2. The system according to claim 1, wherein the valve means (18) is positioned remotely of the reservoir (20) and adjacent the nozzle (14) whereby its ability to control nozzle drool is optimized.

3. The system according to claim 1 or 2, wherein said valve chamber (40) includes:

(a) a raised portion containing said sealing surface (44) and communicating with one of said inlet and outlet means (34, 36),

(b) a depressed portion surrounding said raised portion and communicating with the other of said inlet and outlet means (34, 36).

4. The system according to any one of claims 1 to 3, wherein said flexible member (48) is an elastomeric diaphragm secured in the housing (30, 32) over the valve chamber (40).

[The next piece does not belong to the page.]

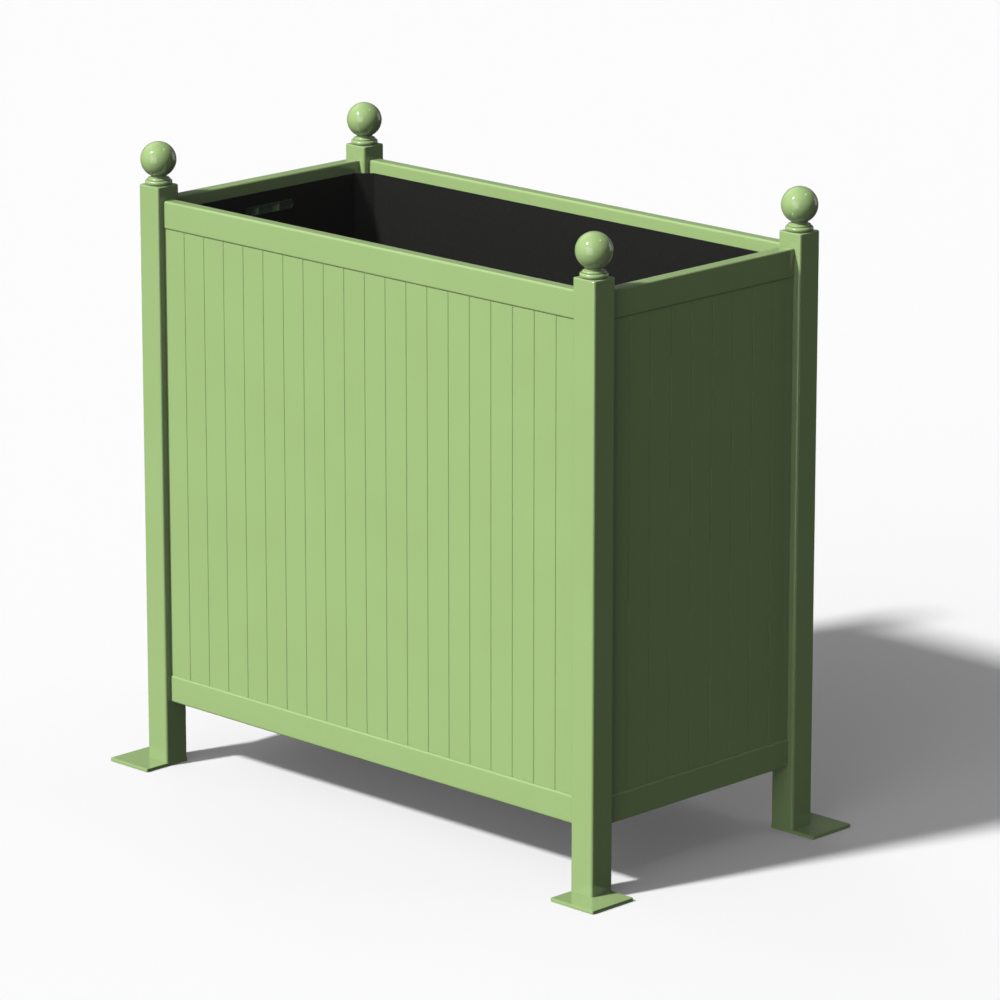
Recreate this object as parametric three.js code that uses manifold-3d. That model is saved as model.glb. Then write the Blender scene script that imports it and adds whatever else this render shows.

5. The system according to any one of claims 1 to 4, wherein the biasing means (50, 52) includes a spring member (50) secured against the housing (30, 32) and acting on the flexible member (48).

6. The system according to any one of claims 1 to 5 wherein the biasing means (50, 52) includes a pusher element (52) movable within the housing (30, 32) in which the spring (50) is received, the pusher element (52) contacting the flexible member (48) to bias it toward the sealing surface (44).